L'exemple de Ceylan est évidemment excessif, mais il aide à comprendre. Sous un climat qui amplifie bien des problèmes, dans une nature qui résoud en partie celui de la nourriture, ce peuple manque totalement de ce qui nous paraît indispensable à notre vie quotidienne. Maisil possède ce qui manque totalement aux habitants de nos villes-dortoirs : l'espace, le temps, la présence, la joie.
En ces lieux où l'n ne se perd jamais de vue, la débauche des enfants, comme à Saint-Ouen, est évidemment impossible. Et les enfants martyrs ne peuvent pas exister, car tout le monde vit dehors dans un espace vital qui se confond avec celui du voisin. Et l'énervement coincé entre les murs, fermentant jusqu'à la fureur, est inconcevable.
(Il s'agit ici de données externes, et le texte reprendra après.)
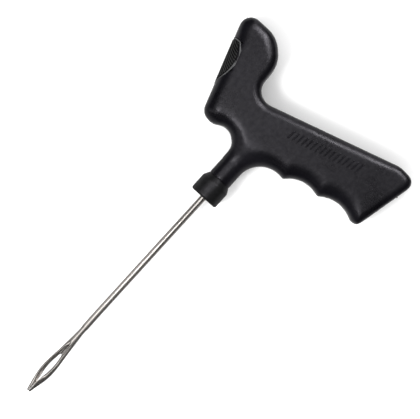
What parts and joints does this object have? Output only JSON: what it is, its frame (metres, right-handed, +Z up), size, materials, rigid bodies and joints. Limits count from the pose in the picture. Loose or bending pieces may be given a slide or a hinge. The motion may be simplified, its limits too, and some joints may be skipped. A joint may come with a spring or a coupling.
{
  "type": "tyre plug insertion tool",
  "caption": "Pistol-grip tyre plug insertion tool: a straight steel needle with an open split eye, clamped in the collar of a black moulded handle with finger grooves.",
  "frame": {"origin": "under the middle of the tool's bounding box, on the surface that it lies on", "axes": "+X along the needle's axis, from its tip towards the handle; +Y towards the handle's head; +Z up, square to the flat sides of the handle"},
  "size_m": [0.2444, 0.1342, 0.025],
  "materials": {
    "handle_plastic": "black moulded nylon with a satin, slightly worn surface",
    "collar_plastic": "black moulded nylon, satin",
    "pad_rubber": "matt ribbed rubber",
    "needle_steel": "drawn and polished steel rod with fine lengthwise lines",
    "socket_steel": "turned steel",
    "screw_steel": "black oxide steel"
  },
  "bodies": {
    "handle": {"handle_shell_upper": "handle_plastic", "handle_shell_lower": "handle_plastic", "neck_collar": "collar_plastic", "thumb_pad": "pad_rubber", "needle_socket": "socket_steel", "socket_cross_pin": "socket_steel", "shell_screws": "screw_steel"},
    "needle": {"needle": "needle_steel"},
    "clamp_screw": {"clamp_screw": "screw_steel"}
  },
  "joints": [
    {"name": "needle_slide", "type": "slide", "parent": "handle", "child": "needle", "axis": [-1, 0, 0], "range_m": [0, 0.045]},
    {"name": "clamp_screw_turn", "type": "hinge", "parent": "handle", "child": "clamp_screw", "pos_m": [0.03345, 0.01586, 0.0038], "axis": [0, 0, -1], "range_deg": [0, 1080]}
  ]
}
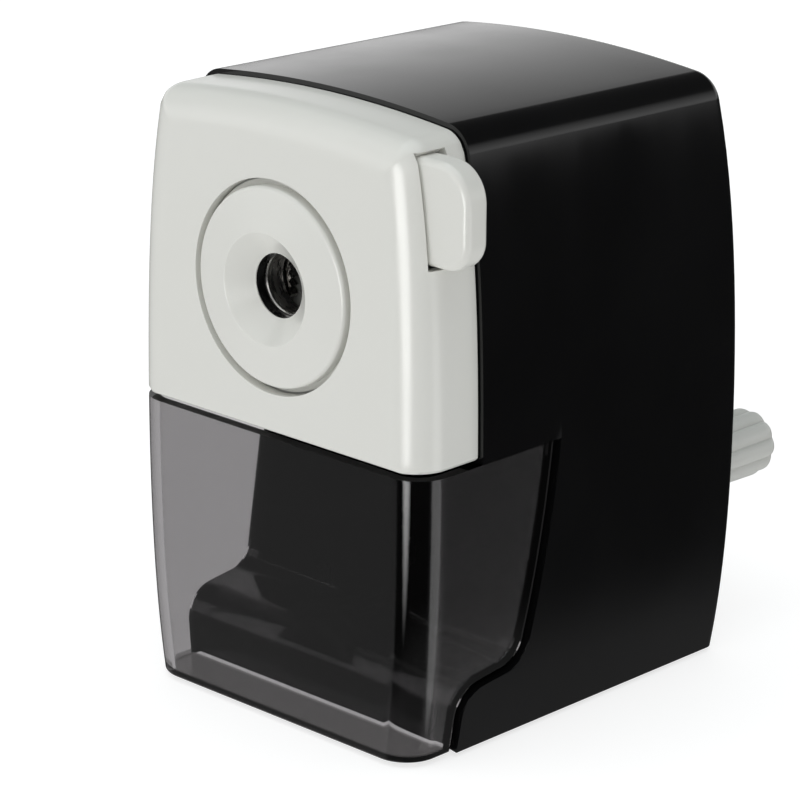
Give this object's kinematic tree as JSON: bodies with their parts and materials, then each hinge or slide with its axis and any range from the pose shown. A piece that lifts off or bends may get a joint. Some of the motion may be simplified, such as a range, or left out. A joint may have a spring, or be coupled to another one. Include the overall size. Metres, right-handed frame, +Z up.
{
  "type": "hand-cranked desk pencil sharpener",
  "caption": "Upright desk pencil sharpener with a rounded case, a white pull-out front with a side release lever, a rear crank and a translucent shavings drawer.",
  "frame": {"origin": "middle of the footprint, on the table", "axes": "+Z up, +Y from the front to the crank at the rear, +X towards the release lever"},
  "size_m": [0.0683, 0.1024, 0.0992],
  "materials": {
    "black_plastic": "glossy moulded, black",
    "white_plastic": "satin gloss moulded, off-white",
    "grey_plastic": "satin moulded, light grey",
    "smoke_plastic": "clear smoke-tinted styrene, polished",
    "frame_plastic": "plain moulded, black",
    "gear_plastic": "natural acetal",
    "steel": "bright drawn steel",
    "cast_zinc": "die cast, grey",
    "foot_rubber": "matt black rubber"
  },
  "bodies": {
    "housing": {"outer_shell": "black_plastic", "base_pan": "black_plastic", "foot_front_left": "foot_rubber", "foot_front_right": "foot_rubber", "foot_rear_left": "foot_rubber", "foot_rear_right": "foot_rubber", "base_screw_front_left": "steel", "base_screw_front_right": "steel", "base_screw_rear_left": "steel", "base_screw_rear_right": "steel", "mechanism_frame": "frame_plastic", "frame_screw_upper_left": "steel", "frame_screw_upper_right": "steel", "frame_screw_lower_left": "steel", "frame_screw_lower_right": "steel", "ring_gear": "gear_plastic", "rear_bush": "gear_plastic", "rod_spring_left": "steel", "rod_spring_right": "steel"},
    "drawer": {"shavings_drawer": "smoke_plastic"},
    "carriage": {"front_plate": "white_plastic", "guide_dial": "white_plastic", "guide_sleeve": "steel", "carriage_back": "grey_plastic", "guide_rod_left": "steel", "guide_rod_right": "steel", "rod_clip_left": "steel", "rod_clip_right": "steel", "back_screw_upper": "steel", "back_screw_side": "steel", "back_screw_lower": "steel", "fixed_jaw": "steel", "lever_spring": "steel"},
    "lever": {"release_lever": "white_plastic", "clamp_jaw": "steel"},
    "crank": {"cutter_carrier": "cast_zinc", "drive_shaft": "steel", "cutter_pin": "steel", "crank_arm": "grey_plastic", "crank_screw": "steel", "knob_pin": "steel"},
    "cutter": {"helical_cutter": "steel", "cutter_pinion": "gear_plastic"},
    "knob": {"crank_knob": "grey_plastic"}
  },
  "joints": [
    {"name": "drawer_slide", "type": "slide", "parent": "housing", "child": "drawer", "axis": [0, -1, 0], "range_m": [0, 0.06]},
    {"name": "carriage_slide", "type": "slide", "parent": "housing", "child": "carriage", "axis": [0, -1, 0], "range_m": [0, 0.034], "stiffness_N_per_m": 60, "springref_m": -0.01, "deforming": ["rod_spring_left", "rod_spring_right"]},
    {"name": "lever_slide", "type": "slide", "parent": "carriage", "child": "lever", "axis": [-1, 0, 0], "range_m": [0, 0.005], "stiffness_N_per_m": 400, "springref_m": -0.004, "deforming": ["lever_spring"]},
    {"name": "crank_turn", "type": "hinge", "parent": "housing", "child": "crank", "pos_m": [-0.00225, 0.0053, 0.0704], "axis": [0, 1, 0], "continuous": true},
    {"name": "cutter_spin", "type": "hinge", "parent": "crank", "child": "cutter", "pos_m": [-0.00225, -0.0319, 0.0809], "axis": [0, 0.9869, -0.1616], "continuous": true},
    {"name": "knob_spin", "type": "hinge", "parent": "crank", "child": "knob", "pos_m": [0.01047, 0.0313, 0.02515], "axis": [0, 1, 0], "continuous": true}
  ],
  "couplings": [
    {"joint": "cutter_spin", "follows": "crank_turn", "ratio": -3.6667}
  ]
}
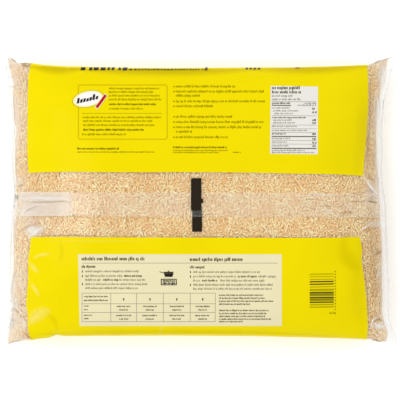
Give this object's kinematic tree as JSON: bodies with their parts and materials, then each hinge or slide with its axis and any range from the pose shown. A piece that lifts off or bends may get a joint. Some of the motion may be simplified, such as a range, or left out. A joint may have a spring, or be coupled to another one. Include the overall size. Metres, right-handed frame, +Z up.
{
  "type": "sealed clear bag of rice",
  "caption": "Sealed clear pillow bag full of long grain rice, lying on its front with the back seam and yellow printed panels up.",
  "frame": {"origin": "middle of the overall box, on the surface that the bag lies on", "axes": "+X along the bag from the left sealed end to the right one, +Y across it, +Z up, through the side with the back seam"},
  "size_m": [0.4704, 0.3452, 0.0957],
  "materials": {
    "printed_film": "glossy yellow print on thin film",
    "clear_film": "glossy clear film",
    "rice": "hard, slightly waxy parboiled grains",
    "black_print": "glossy black print",
    "pale_print": "glossy pale print"
  },
  "bodies": {
    "root": {"rice_bag": "printed_film"}
  },
  "joints": []
}
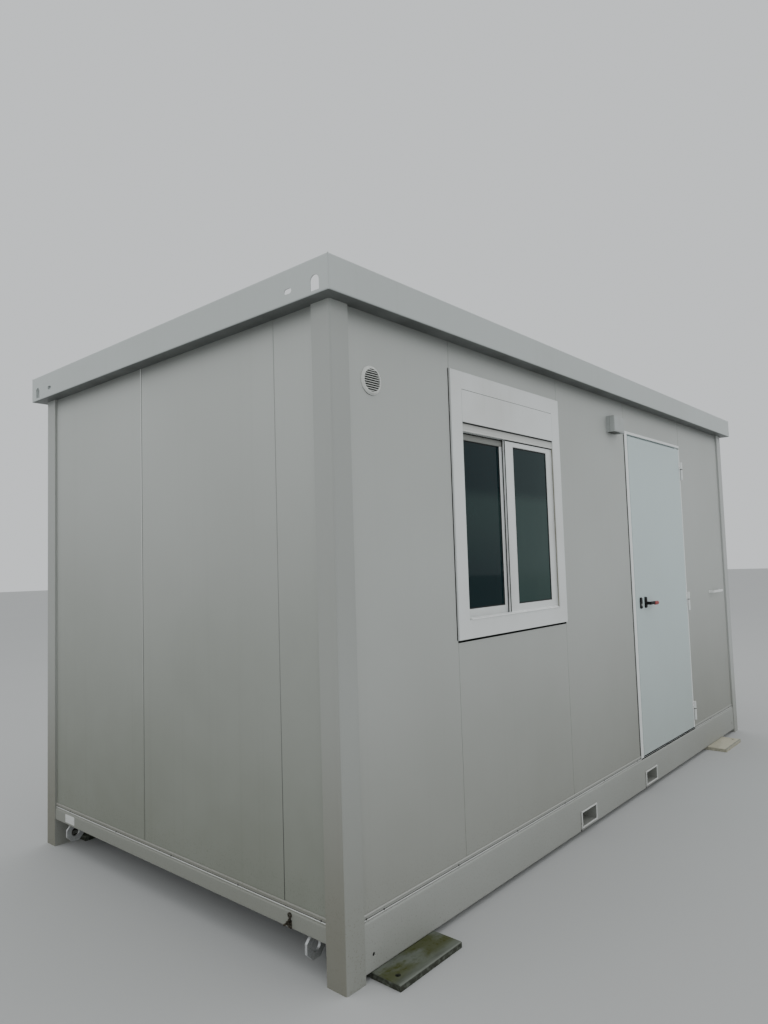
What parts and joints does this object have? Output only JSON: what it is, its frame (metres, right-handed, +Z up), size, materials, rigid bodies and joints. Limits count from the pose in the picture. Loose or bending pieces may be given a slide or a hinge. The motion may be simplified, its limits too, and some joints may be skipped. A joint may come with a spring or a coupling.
{
  "type": "portable site cabin",
  "caption": "Portable site cabin: a steel frame with gutter rails, sandwich walls, a shuttered sliding window and a hinged door with a turning lever.",
  "frame": {"origin": "middle of the footprint, on the ground under the post feet", "axes": "+X along the long side, to the right seen from the door side; +Y from the door side to the back; +Z up"},
  "size_m": [4.82, 2.567, 2.61],
  "materials": {
    "frame_paint": "satin light grey paint on folded steel",
    "wall_paint": "satin light grey coated steel sheet",
    "window_plastic": "white plastic profile",
    "pane": "clear double glazing",
    "door_paint": "satin cool white paint",
    "door_frame_paint": "white coated profile",
    "galvanised": "galvanised sheet",
    "floor_timber": "plywood board",
    "ceiling_board": "white coated sheet",
    "black_plastic": "black moulded plastic",
    "red_plastic": "red moulded plastic",
    "white_plastic": "light grey moulded plastic",
    "fixings": "painted steel hardware",
    "pad_board": "weathered board with lichen"
  },
  "bodies": {
    "cabin": {"corner_post_front_left": "frame_paint", "corner_post_front_right": "frame_paint", "corner_post_back_left": "frame_paint", "corner_post_back_right": "frame_paint", "roof_rail_front": "frame_paint", "roof_rail_back": "frame_paint", "roof_rail_left": "frame_paint", "roof_rail_right": "frame_paint", "roof_deck": "galvanised", "ceiling": "ceiling_board", "bottom_rail_front": "frame_paint", "bottom_rail_back": "frame_paint", "bottom_rail_left": "frame_paint", "bottom_rail_right": "frame_paint", "fork_pockets": "frame_paint", "floor_joists": "galvanised", "floor_board": "floor_timber", "floor_pan": "galvanised", "drip_flashing": "frame_paint", "front_panel_corner": "wall_paint", "front_panel_window": "wall_paint", "front_panel_middle": "wall_paint", "front_panel_over_door": "wall_paint", "front_panel_right": "wall_paint", "back_wall": "wall_paint", "left_wall": "wall_paint", "right_wall": "wall_paint", "vent_grille": "white_plastic", "window_frame": "window_plastic", "shutter_box": "window_plastic", "shutter_slats": "window_plastic", "window_sash_left": "window_plastic", "window_sash_right": "window_plastic", "window_glass": "pane", "door_frame": "door_frame_paint", "hinge_pins": "fixings", "door_stay": "fixings", "light_fitting": "white_plastic", "anchor_lugs": "fixings", "earth_terminal": "galvanised", "support_pads": "pad_board"},
    "door": {"door_leaf": "door_paint", "hinge_knuckles": "fixings", "lock_plates": "black_plastic"},
    "door_lever": {"lever": "black_plastic", "lever_cap": "red_plastic"}
  },
  "joints": [
    {"name": "door_hinge", "type": "hinge", "parent": "cabin", "child": "door", "pos_m": [1.334, -1.1575, 1.2], "axis": [0, 0, 1], "range_deg": [0, 170]},
    {"name": "lever_turn", "type": "hinge", "parent": "door", "child": "door_lever", "pos_m": [0.52, -1.1495, 1.171], "axis": [0, 1, 0], "range_deg": [0, 45], "stiffness_Nm_per_rad": 0.6}
  ]
}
Nos villes tuent nos enfants. Pour sauver nos enfants, il faut tuer nos villes. Mais il ne s'agit pas de vivre sous les cocotiers !... Mais de permettre à chaque jeune couple de s'installer dans une habitation, ce que n'est pas un logement HLM, qui n'est qu'un casier dans un clapier. Une maison, avec un jardin autour, pour la liberté. Les chapelets de maisons individuelles collées les unes aux autres ne sont que des tours couchées. Une maison avec jardin à proximité du lieu de travail, pour qu'on puisse s'y rendre à pied ou à bicyclette.

Et les familles, heureuses, spontanement, regermeront.

C'est simple. Est-ce possible ?

Non, disent les économistes et les hommes politiques. Il faudrait tout casser, tout bouleverser. Mais cette solutions impossible, il est possible que la crise de l'énergie la rende inévitable. Nos concentrations urbaines et industrielles sont le fruit de l'énergie abondante et bon marché. Quand l'énergie après-demain - demain matin peut-être - se fera rare et chère, les villes se désarticuleront et s'émiettront toutes seules.

Il faut seulement souhaiter que ce changement qui s'annonce, qui arrive, ce changement fatal, inéluctable, se fasse progressivement, et non sous forme de catastrophe. Ou de ravage.